This would alarm you, just as it has alarmed everybody who have heard it from me, but at an age where most people were probably struggling with Ali and Simbi or Queen’s Premier, I, and my elder brother were dismantling bigger books. I remember reading authors like Jeffery Archer (whose book KANE AND ABEL, remains my best book to date), Frederick Forsyth (FOURTH PROTOCOL , I couldn’t drop), James Hardley Chase (actually I was attracted by the women on the covers of his books, but the stories in MALLORY and JUST ANOTHER SUCKER excited me more), Williams Shakespeare and many more while I was still in primary school.
You don’t believe it? Well now it still baffles me too. However, unlike an housewife caught in bed with oga landlord, I can explain it. Maybe it’s genetic, because my father was a bookworm and my mum, a literature teacher. I grew up in a house full of books, so it wasn’t long before I too started reading these books. My dad and I are similar in many ways, but the greatest parallel we shared was our reading habits, and our love for books. I love my books, and I’m over protective of them, if it’s a good one, and not a textbook (gosh, I hate textbooks, I always wish they’re written like novels). I hardly give my books out, and if I do, they must be returned -and in good condition. I remember when my mom said she’d get rid of my books, because they were becoming too much and littering the house. It made me so angry that -in my childish mind – I thought of moving out to my own house with enough room for my beloved books. Yes, I loved my books that much, and so did my dad love his books.
Hence, when he married my mum and started his own family, part of the family was a massive bookshelf containing lotsa books. Textbooks, notebooks and (thank you dad!) novels, books from his childhood, books he read in secondary school, his university books and many magazines and journals. It’s no wonder that my brother followed in his footsteps and read the same course, I too would have but I received another calling and rebelled.
I remember ransacking the bookshelf alongside my brother, opening every single book in it and reading the ones we could. Before we’d turned ten, we’d read almost every book in the bookshelf, the few that weren’t read spared because they couldn’t be read, they were probably too advanced for primary school kids like us.
We broke my dad’s heart too, desecrating his revered bookshelf and destroying most of his books. We fought over them, read them in awkward places like in the bathroom and under the rain (yes, till date I still read in the rain). We hid them from each other (because when someone picked a book and it was good, the other will want it) in odd places, like under the mattress I’d later wet. I remember when we had to divide Jeffery Archer’s KANE AND ABEL because it was so interesting and addictive we just had to read it simultaneously.
In the end, we damaged most of my dad’s precious book, lost lots of them, and I even gave some out to my teachers in school who were amazed that I’d be reading big novels instead of “readers” like most of my mates. My dad tried all he could to stop us, he flogged, he punished, he scolded, he even had to lock the shelf, still our scourge continued. We didn’t know how much hurt we were causing, we just wanted to read books not minding how many were collaterally damaged.

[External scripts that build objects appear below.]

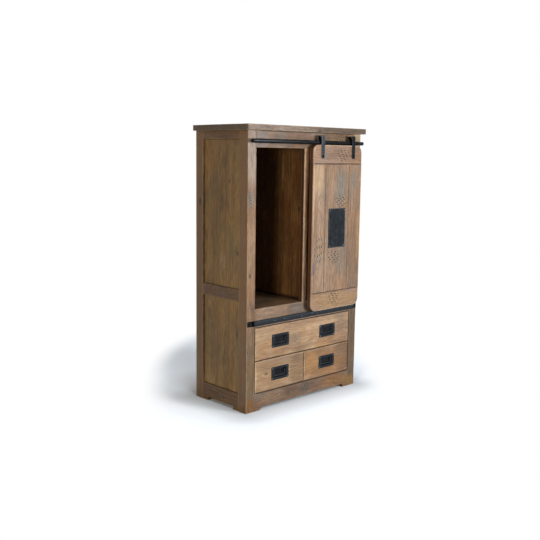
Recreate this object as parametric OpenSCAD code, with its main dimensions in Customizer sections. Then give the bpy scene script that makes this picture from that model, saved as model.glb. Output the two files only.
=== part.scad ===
// Highboard in rustic solid wood: a panelled carcase with an open compartment,
// a barn door that rolls along a round rail, one wide drawer and two half-width drawers.
// Millimetres. +Z is up, the front faces -Y, X = 0 is the middle of the body, Z = 0 is the floor.

/* [Carcase] */
// Height from the floor to the upper face of the top
total_h = 1500; // [1300:10:1800]
// Width over the corner posts
body_w = 856; // [760:4:1000]
// Depth over the corner posts
body_d = 423; // [380:1:520]
// Thickness of the top
top_t = 30; // [20:1:45]
// How far the top stands out at the front and at both sides
top_overhang = 22; // [10:1:26]
// Radius of the top's four upright corners
top_corner_r = 4; // [1:0.5:8]
// Width of the posts, seen from the front
post_w = 57; // [48:1:70]
// Depth of the front posts, seen from the side
post_front_d = 63; // [50:1:75]
// Depth of the back posts, seen from the side
post_back_d = 60; // [50:1:75]
// Thickness of the rails, the mullion and the drawer fronts
frame_t = 24; // [22:1:30]
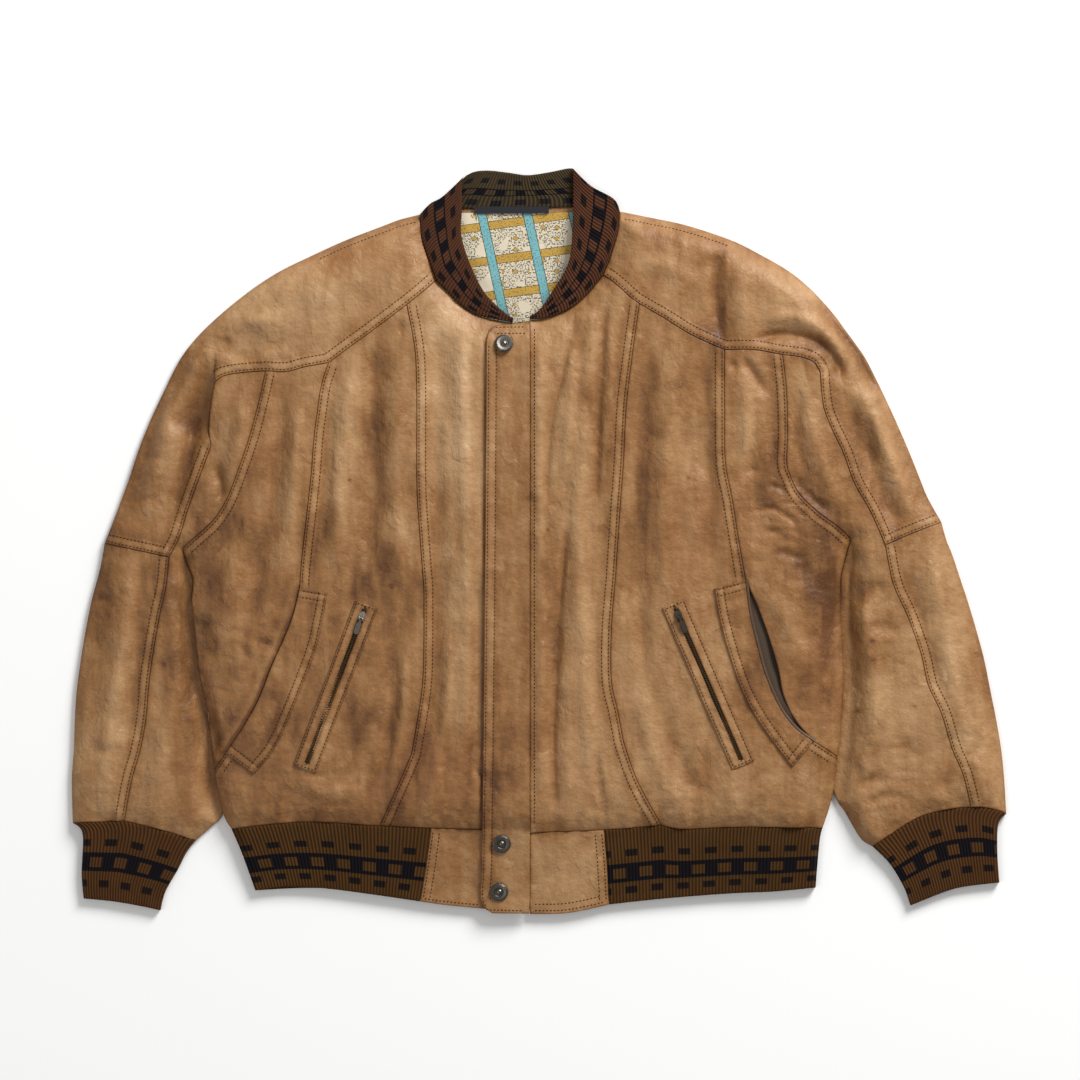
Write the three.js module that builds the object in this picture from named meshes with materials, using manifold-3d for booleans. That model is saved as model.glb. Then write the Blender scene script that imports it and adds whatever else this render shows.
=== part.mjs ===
// Worn leather blouson with knitted collar, cuffs and hem, laid flat with its front up.
// Millimetres, +Z up, +Y towards the collar. The seams are given as points [across, down] of a
// layout grid whose origin is at the top left, so that a point on a seam is written only once.
import * as THREE from 'three'
import { mergeVertices } from 'three/addons/utils/BufferGeometryUtils.js'
import Module from 'manifold-3d'

const STEP = 0.94            // mm in one step of the layout grid
const MIDDLE = [539.097, 541.267]  // grid point that lies at the origin
const GAP = 0.3              // between two pieces at a seam
const LEATHER = 2.0          // one panel with its lining
const KNIT = 3.0             // rib knit of hem and cuffs
const COLLAR = 4.4           // rib knit folded double
const BODY_TOP = 25          // highest part of the front over the floor
const SLEEVE_TOP = 17
const RIM = 4.6              // top of a front's edge where it lies on the back
const LIFT = 5.8             // the body's back where it lies over a sleeve
const SNAP = 17.4            // diameter of a snap cap
const PULL = 16              // length of a zip's pull tab

const wasm = await Module()
wasm.setup()

const jacket = new THREE.Group()
jacket.name = 'leather_jacket'

const tan = { color: 0xa4632f, roughness: 0.5, metalness: 0 }
const tanDark = { color: 0x8a4f27, roughness: 0.52, metalness: 0 }
const knit = { color: 0x6b4425, roughness: 0.95, metalness: 0 }
const knitDark = { color: 0x453021, roughness: 0.95, metalness: 0 }
const printed = { color: 0xc9bfa0, roughness: 0.85, metalness: 0 }
const black = { color: 0x17181c, roughness: 0.8, metalness: 0 }
const gunmetal = { color: 0x4a4742, roughness: 0.35, metalness: 1 }
const brass = { color: 0x6f6047, roughness: 0.4, metalness: 1 }

// Lines on the layout
const place = ([a, b]) => [(a - MIDDLE[0]) * STEP, (MIDDLE[1] - b) * STEP]
const clamp = (x, a = 0, b = 1) => Math.min(b, Math.max(a, x))
const smooth = t => { t = clamp(t); return t * t * (3 - 2 * t) }
const lerp = (a, b, t) => a + (b - a) * t

// a smooth line through the points, as a fine polyline in mm
function curve(points) {
  const p = points.map(place)
  if (p.length === 2) return p
  const out = []
  const n = p.length
  for (let k = 0; k < n - 1; k++) {
    const a = p[Math.max(k - 1, 0)], b = p[k], c = p[k + 1], d = p[Math.min(k + 2, n - 1)]
    for (let i = 0; i < 8; i++) {
      const t = i / 8
      out.push([0, 1].map(q => 0.5 * (2 * b[q] + (c[q] - a[q]) * t +
        (2 * a[q] - 5 * b[q] + 4 * c[q] - d[q]) * t * t +
        (3 * b[q] - a[q] - 3 * c[q] + d[q]) * t * t * t)))
    }
  }
  out.push(p[n - 1])
  return out
}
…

It’s only now that I’m a big collector myself with my own bookshelf, and massive collection of literature that I jealously protect, that I understand how my dad must have felt. Apart from blessing us with that bookshelf, my dad also bought lots of kid storybooks for us when we were much younger. I remember reading the numerous Tunde Bakare’s Tortoise and the… my dad bought then.

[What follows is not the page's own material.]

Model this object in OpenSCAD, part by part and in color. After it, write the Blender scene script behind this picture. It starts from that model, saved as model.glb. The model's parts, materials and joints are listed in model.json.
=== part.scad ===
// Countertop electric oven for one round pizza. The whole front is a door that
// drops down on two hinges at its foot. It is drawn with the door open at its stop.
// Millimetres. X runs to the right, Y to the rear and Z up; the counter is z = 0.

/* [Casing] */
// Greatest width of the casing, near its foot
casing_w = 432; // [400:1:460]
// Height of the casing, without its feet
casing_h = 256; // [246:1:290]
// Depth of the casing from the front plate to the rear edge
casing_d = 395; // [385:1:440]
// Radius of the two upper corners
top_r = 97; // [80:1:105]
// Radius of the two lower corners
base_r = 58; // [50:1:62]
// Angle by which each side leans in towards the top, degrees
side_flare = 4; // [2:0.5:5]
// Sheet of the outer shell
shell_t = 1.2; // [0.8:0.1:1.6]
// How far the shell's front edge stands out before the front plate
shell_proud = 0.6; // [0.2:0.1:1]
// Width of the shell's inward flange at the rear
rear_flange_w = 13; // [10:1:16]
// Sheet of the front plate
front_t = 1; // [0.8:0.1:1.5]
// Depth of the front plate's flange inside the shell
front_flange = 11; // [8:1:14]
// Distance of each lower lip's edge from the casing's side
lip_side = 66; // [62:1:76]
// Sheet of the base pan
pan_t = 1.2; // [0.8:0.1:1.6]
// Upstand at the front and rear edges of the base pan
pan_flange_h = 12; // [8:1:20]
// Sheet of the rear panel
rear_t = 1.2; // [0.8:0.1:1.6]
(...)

Today I’m a medical student with the ability to read anything anytime anywhere and anyhow. Sometimes I show off by reading upside down. My classmates can’t really pinpoint my reading schedule or hideout, it could be anytime and anywhere. I’m also a writer with many prizes in English Language and a few for creative writing. I’m also a part time English teacher and tutor. People say it a lot and I agree, I’m more literature inclined than science. Truth is I just love to read, I love books. This is my book story, beginning in the yesteryears of my childhood and featuring a very principal character; my dad.